每日英語跟讀 Ep.K031: Junk food habit affects sleep quality
French fries and hamburgers are popular with teenagers. Everyone knows that these high-calorie foods can lead to chronic illnesses such as heart disease and high blood pressure, but, according to a report published by Medical Xpress, a study led by the University of Queensland in Australia has found that eating too much junk food can also have an impact on teenagers’ sleep quality.
According to the research results, teenagers who drink more than three soft drinks per day were 55 percent more likely to report sleep disturbance than those who only drink one cup per day. Males who ate fast foods on more than four days per week were 55 percent more likely to report sleep disturbance than those who ate them only once a week, while females were 49 percent more likely to do so.
This global study examined unhealthy diets and stress-related sleep disturbance in high school students from 64 countries. The study found that 7.5 percent of adolescents reported having stress-related sleep disturbance, which was more common among females than males and increased with more frequent consumption of carbonated soft drinks, as did the occurrence of sleep problems. Because carbonated drinks often contain caffeine and large amounts of sugar, while fast foods are high in energy but poor in nutrients, long-term consumption can cause nutritional imbalances.
These data were collected from global health surveys conducted by the WHO between 2009 and 2016, which included about 170,000 students aged 12 to 15 years from 64 low, middle and high-income countries in Southeast Asia, Africa, South America and the eastern Mediterranean.
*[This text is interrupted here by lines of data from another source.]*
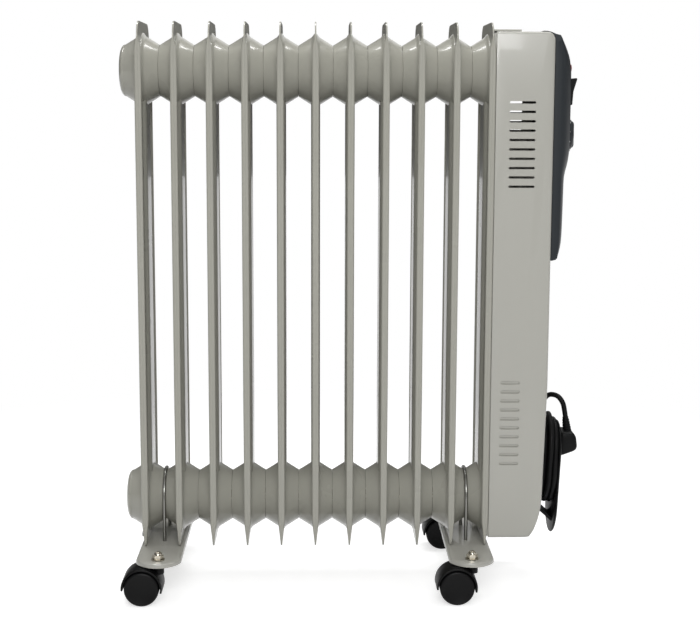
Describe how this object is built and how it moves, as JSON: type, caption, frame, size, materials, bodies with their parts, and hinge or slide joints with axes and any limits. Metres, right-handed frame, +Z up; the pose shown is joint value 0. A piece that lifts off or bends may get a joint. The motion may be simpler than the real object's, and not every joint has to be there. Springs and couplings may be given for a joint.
{
  "type": "oil filled radiator heater",
  "caption": "Free-standing oil filled radiator on swivel casters: a row of pressed steel fins with an end casing that holds its controls and its wound mains cord.",
  "frame": {"origin": "on the floor, at the middle of the heater's bounding box without its cord", "axes": "+Z up; +X along the row of fins, towards the control casing; +Y across the fins, away from the side with the caster nuts in plain view"},
  "size_m": [0.5143, 0.24, 0.6255],
  "materials": {
    "fin_paint": "glossy pale warm grey enamel",
    "casing_paint": "semi-gloss pale warm grey enamel",
    "panel_plastic": "satin dark slate, fine grain",
    "black_plastic": "satin black",
    "cord_rubber": "smooth black sheath",
    "zinc": "zinc plated, faintly yellow",
    "bare_steel": "plain zinc-plated steel",
    "lens": "clear red moulding",
    "pin_metal": "nickel-plated brass",
    "white_plastic": "off-white moulding"
  },
  "bodies": {
    "heater": {"fin_01": "fin_paint", "fin_02": "fin_paint", "fin_03": "fin_paint", "fin_04": "fin_paint", "fin_05": "fin_paint", "fin_06": "fin_paint", "fin_07": "fin_paint", "fin_08": "fin_paint", "fin_09": "fin_paint", "fin_10": "fin_paint", "fin_11": "fin_paint", "upper_end_cap": "fin_paint", "lower_end_cap": "fin_paint", "upper_casing_side_cap": "fin_paint", "element_plug": "bare_steel", "heating_element": "bare_steel", "casing_cover": "casing_paint", "casing_back": "casing_paint", "casing_top_strap": "casing_paint", "foot_plate_left": "casing_paint", "foot_plate_right": "casing_paint", "control_panel": "panel_plastic", "cord_store": "panel_plastic", "thermostat": "white_plastic", "switch_body": "black_plastic", "pilot_lamp_lens": "lens", "thermal_cutout": "bare_steel", "terminal_block": "white_plastic", "cord_winding": "cord_rubber", "cord_lead": "cord_rubber", "cord_tail": "cord_rubber", "cord_gland": "black_plastic", "plug": "black_plastic", "plug_pin_1": "pin_metal", "plug_pin_2": "pin_metal", "ubolt_left": "bare_steel", "ubolt_right": "bare_steel", "ubolt_nut_left_front": "bare_steel", "ubolt_nut_left_rear": "bare_steel", "ubolt_nut_right_front": "bare_steel", "ubolt_nut_right_rear": "bare_steel"},
    "knob": {"thermostat_knob": "panel_plastic"},
    "rocker_1": {"rocker_switch_1": "black_plastic"},
    "rocker_2": {"rocker_switch_2": "black_plastic"},
    "caster_left_front": {"caster_hood_left_front": "black_plastic", "caster_stem_left_front": "zinc"},
    "wheel_left_front_outer": {"wheel_left_front_outer": "black_plastic"},
    "wheel_left_front_inner": {"wheel_left_front_inner": "black_plastic"},
    "caster_left_rear": {"caster_hood_left_rear": "black_plastic", "caster_stem_left_rear": "zinc"},
    "wheel_left_rear_outer": {"wheel_left_rear_outer": "black_plastic"},
    "wheel_left_rear_inner": {"wheel_left_rear_inner": "black_plastic"},
    "caster_right_front": {"caster_hood_right_front": "black_plastic", "caster_stem_right_front": "zinc"},
    "wheel_right_front_outer": {"wheel_right_front_outer": "black_plastic"},
    "wheel_right_front_inner": {"wheel_right_front_inner": "black_plastic"},
    "caster_right_rear": {"caster_hood_right_rear": "black_plastic", "caster_stem_right_rear": "zinc"},
    "wheel_right_rear_outer": {"wheel_right_rear_outer": "black_plastic"},
    "wheel_right_rear_inner": {"wheel_right_rear_inner": "black_plastic"}
  },
  "joints": [
    {"name": "thermostat_turn", "type": "hinge", "parent": "heater", "child": "knob", "pos_m": [0.24585, 0, 0.505], "axis": [-1, 0, 0], "range_deg": [0, 270]},
    {"name": "rocker_1_rock", "type": "hinge", "parent": "heater", "child": "rocker_1", "pos_m": [0.24325, -0.013, 0.553], "axis": [0, -1, 0], "range_deg": [0, 20]},
    {"name": "rocker_2_rock", "type": "hinge", "parent": "heater", "child": "rocker_2", "pos_m": [0.24325, 0.013, 0.553], "axis": [0, -1, 0], "range_deg": [0, 20]},
    {"name": "caster_left_front_swivel", "type": "hinge", "parent": "heater", "child": "caster_left_front", "pos_m": [-0.2068, -0.102, 0], "axis": [0, 0, 1], "continuous": true},
    {"name": "wheel_left_front_outer_roll", "type": "hinge", "parent": "caster_left_front", "child": "wheel_left_front_outer", "pos_m": [-0.2238, -0.102, 0.019], "axis": [0, 1, 0], "continuous": true},
    {"name": "wheel_left_front_inner_roll", "type": "hinge", "parent": "caster_left_front", "child": "wheel_left_front_inner", "pos_m": [-0.2238, -0.102, 0.019], "axis": [0, 1, 0], "continuous": true},
    {"name": "caster_left_rear_swivel", "type": "hinge", "parent": "heater", "child": "caster_left_rear", "pos_m": [-0.2068, 0.102, 0], "axis": [0, 0, 1], "continuous": true},
    {"name": "wheel_left_rear_outer_roll", "type": "hinge", "parent": "caster_left_rear", "child": "wheel_left_rear_outer", "pos_m": [-0.2238, 0.102, 0.019], "axis": [0, 1, 0], "continuous": true},
    {"name": "wheel_left_rear_inner_roll", "type": "hinge", "parent": "caster_left_rear", "child": "wheel_left_rear_inner", "pos_m": [-0.2238, 0.102, 0.019], "axis": [0, 1, 0], "continuous": true},
    {"name": "caster_right_front_swivel", "type": "hinge", "parent": "heater", "child": "caster_right_front", "pos_m": [0.1352, -0.102, 0], "axis": [0, 0, 1], "continuous": true},
    {"name": "wheel_right_front_outer_roll", "type": "hinge", "parent": "caster_right_front", "child": "wheel_right_front_outer", "pos_m": [0.1182, -0.102, 0.019], "axis": [0, 1, 0], "continuous": true},
    {"name": "wheel_right_front_inner_roll", "type": "hinge", "parent": "caster_right_front", "child": "wheel_right_front_inner", "pos_m": [0.1182, -0.102, 0.019], "axis": [0, 1, 0], "continuous": true},
    {"name": "caster_right_rear_swivel", "type": "hinge", "parent": "heater", "child": "caster_right_rear", "pos_m": [0.1352, 0.102, 0], "axis": [0, 0, 1], "continuous": true},
    {"name": "wheel_right_rear_outer_roll", "type": "hinge", "parent": "caster_right_rear", "child": "wheel_right_rear_outer", "pos_m": [0.1182, 0.102, 0.019], "axis": [0, 1, 0], "continuous": true},
    {"name": "wheel_right_rear_inner_roll", "type": "hinge", "parent": "caster_right_rear", "child": "wheel_right_rear_inner", "pos_m": [0.1182, 0.102, 0.019], "axis": [0, 1, 0], "continuous": true}
  ]
}
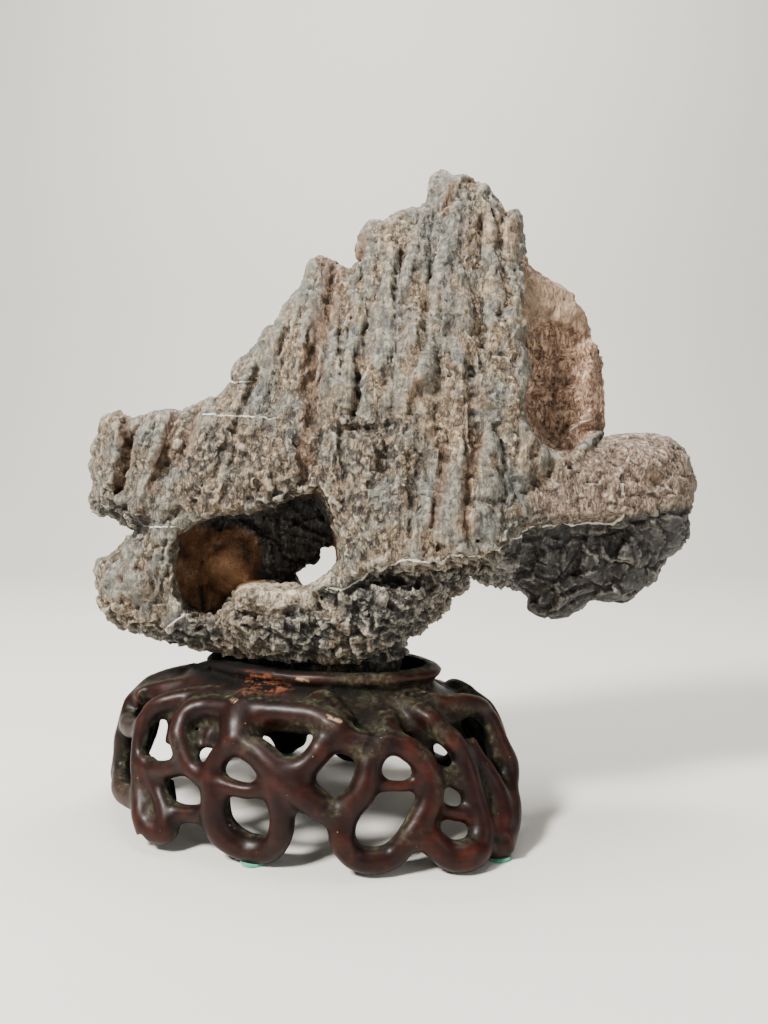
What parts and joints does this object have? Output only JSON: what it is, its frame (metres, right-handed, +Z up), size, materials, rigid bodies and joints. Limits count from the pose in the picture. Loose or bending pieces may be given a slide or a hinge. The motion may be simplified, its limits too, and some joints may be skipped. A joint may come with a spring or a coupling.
{
  "type": "scholar's rock on stand",
  "caption": "Upright weathered scholar's rock with a cavern, seated in the oval cup of a carved openwork root-style wooden stand with felt pads under its feet.",
  "frame": {"origin": "on the surface it stands on, under the middle of the whole object's plan", "axes": "+Z up, +X to the right along the stone's broad face, -Y toward the viewer"},
  "size_m": [0.2781, 0.141, 0.2848],
  "materials": {
    "limestone": "matte",
    "rosewood": "polished",
    "felt": "matte"
  },
  "bodies": {
    "root": {"rock": "limestone", "stand": "rosewood", "felt_pad_front": "felt", "felt_pad_right": "felt", "felt_pad_back": "felt", "felt_pad_left": "felt"}
  },
  "joints": []
}
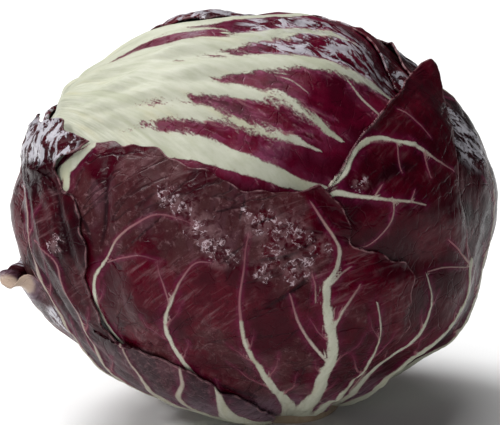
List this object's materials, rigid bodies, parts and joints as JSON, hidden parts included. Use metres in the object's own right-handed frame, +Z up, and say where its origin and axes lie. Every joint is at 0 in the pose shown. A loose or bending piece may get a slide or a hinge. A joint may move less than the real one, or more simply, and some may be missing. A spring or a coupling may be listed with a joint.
{
  "type": "radicchio head",
  "caption": "Round head of red radicchio: wine-red leaves with white ribs wrapped over one another, standing on its cut stump.",
  "frame": {"origin": "centre of the stump's flat cut face, on the surface that the head stands on", "axes": "+Z up, +X to the right in the view from the front, -Y towards the viewer"},
  "size_m": [0.1354, 0.1234, 0.1094],
  "materials": {
    "outer_leaf": "waxy, dark wine red with ivory ribs, glossy in patches",
    "pale_leaf": "smooth, ivory with fanned wine-red blades",
    "heart_leaf": "satin, wine red with ivory ribs",
    "cut_stem": "matt, fibrous, browned a little where it was cut"
  },
  "bodies": {
    "root": {"leaf_left": "outer_leaf", "leaf_curl": "outer_leaf", "leaf_front": "outer_leaf", "leaf_back_left": "outer_leaf", "leaf_right": "outer_leaf", "leaf_back_right": "outer_leaf", "leaf_back_top": "outer_leaf", "leaf_top": "pale_leaf", "heart": "heart_leaf", "stump": "cut_stem"}
  },
  "joints": []
}
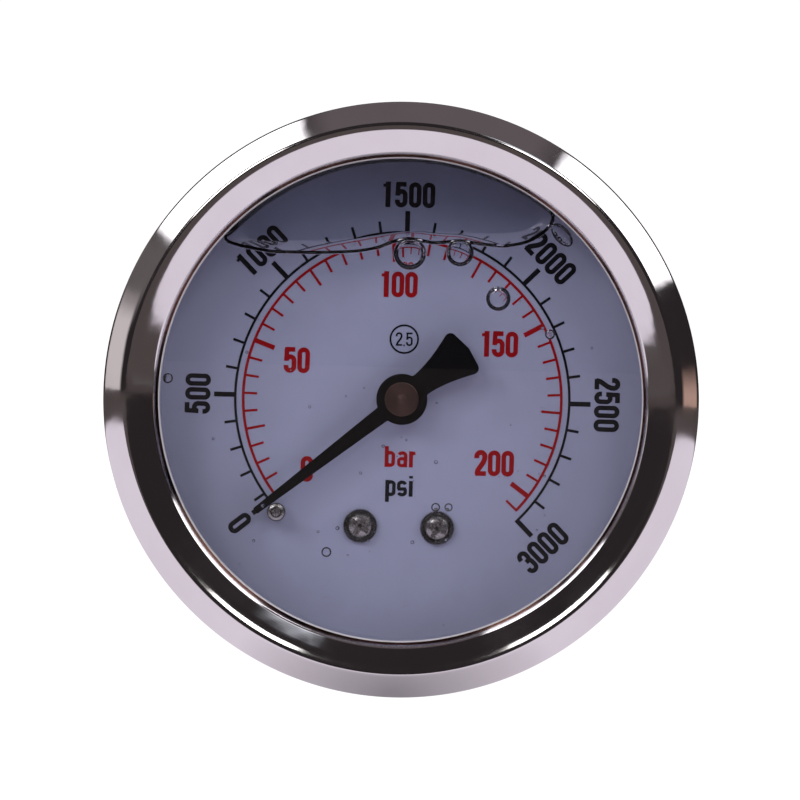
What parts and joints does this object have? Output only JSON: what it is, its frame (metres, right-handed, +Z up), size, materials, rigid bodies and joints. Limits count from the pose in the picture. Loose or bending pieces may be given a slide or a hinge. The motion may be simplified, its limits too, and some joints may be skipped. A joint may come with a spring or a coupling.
{
  "type": "pressure gauge",
  "caption": "Round liquid-filled dial pressure gauge with a steel case, a rolled bezel, a dual scale and a threaded stem at the back.",
  "frame": {"origin": "centre of the bounding box, on the pointer's axis, midway between the bezel's crown and the stem's end", "axes": "+Z up, +X to the right seen from the front, the dial faces -Y and the stem points along +Y"},
  "size_m": [0.0684, 0.054, 0.0684],
  "materials": {
    "satin_steel": "satin",
    "polished_steel": "mirror polished",
    "clear_window": "clear",
    "black_rubber": "matt",
    "brass": "machined",
    "bronze": "drawn",
    "screw_steel": "machined",
    "dial_white": "satin",
    "pointer_black": "semi-matt"
  },
  "bodies": {
    "case_body": {"case": "satin_steel", "bezel_ring": "polished_steel", "window": "clear_window", "window_gasket": "black_rubber", "socket": "brass", "stem_seal": "black_rubber", "restrictor_screw": "brass", "case_screw_1": "screw_steel", "case_screw_2": "screw_steel", "case_screw_3": "screw_steel", "bourdon_tube": "bronze", "front_plate": "brass", "back_plate": "brass", "pillar_left": "brass", "pillar_right": "brass", "plate_screw_left": "screw_steel", "plate_screw_right": "screw_steel", "movement_screw_lower": "screw_steel", "movement_screw_upper": "screw_steel", "hairspring": "bronze", "hairspring_stud": "brass", "dial": "dial_white", "dial_post_left": "brass", "dial_post_right": "brass", "dial_screw_left": "screw_steel", "dial_screw_right": "screw_steel", "stop_pin": "brass"},
    "fill_plug": {"fill_plug": "black_rubber"},
    "pointer": {"pointer": "pointer_black", "pointer_bush": "bronze", "pinion_arbor": "screw_steel", "hairspring_collet": "brass"},
    "sector": {"sector_gear": "brass", "link_pin": "screw_steel"},
    "tube_tip": {"tube_tip": "brass", "tip_pin": "screw_steel"},
    "link": {"tip_link": "screw_steel"}
  },
  "joints": [
    {"name": "pointer_spin", "type": "hinge", "parent": "case_body", "child": "pointer", "pos_m": [0, -0.017, 0], "axis": [0, 1, 0], "range_deg": [0, 264], "deforming": ["hairspring"]},
    {"name": "sector_swing", "type": "hinge", "parent": "case_body", "child": "sector", "pos_m": [0.00922, -0.0083, -0.00645], "axis": [0, 1, 0], "range_deg": [-33.01, 0]},
    {"name": "tip_travel", "type": "hinge", "parent": "case_body", "child": "tube_tip", "pos_m": [-0.00132, -0.0083, 0.0022], "axis": [0, 1, 0], "range_deg": [-7.8, 0], "deforming": ["bourdon_tube"]},
    {"name": "link_swing", "type": "hinge", "parent": "tube_tip", "child": "link", "pos_m": [0.01529, -0.0095, -0.00534], "axis": [0, 1, 0], "range_deg": [0, 2]},
    {"name": "plug_pull", "type": "slide", "parent": "case_body", "child": "fill_plug", "axis": [0, 0, 1], "range_m": [0, 0.008]}
  ],
  "couplings": [
    {"joint": "sector_swing", "follows": "pointer_spin", "ratio": -0.125},
    {"joint": "tip_travel", "follows": "pointer_spin", "ratio": -0.02932},
    {"joint": "link_swing", "follows": "pointer_spin", "ratio": 0.00722}
  ]
}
The research team said that frequent intake of soft drinks and eating of fast foods is closely associated with sleep problems in teenagers, and that this phenomenon is particularly clear in high-income countries. The research team said that these findings are worrying because poor-quality sleep has an adverse impact on adolescent health and cognitive development. They suggested that policies should be formulated that target these unhealthy behaviors.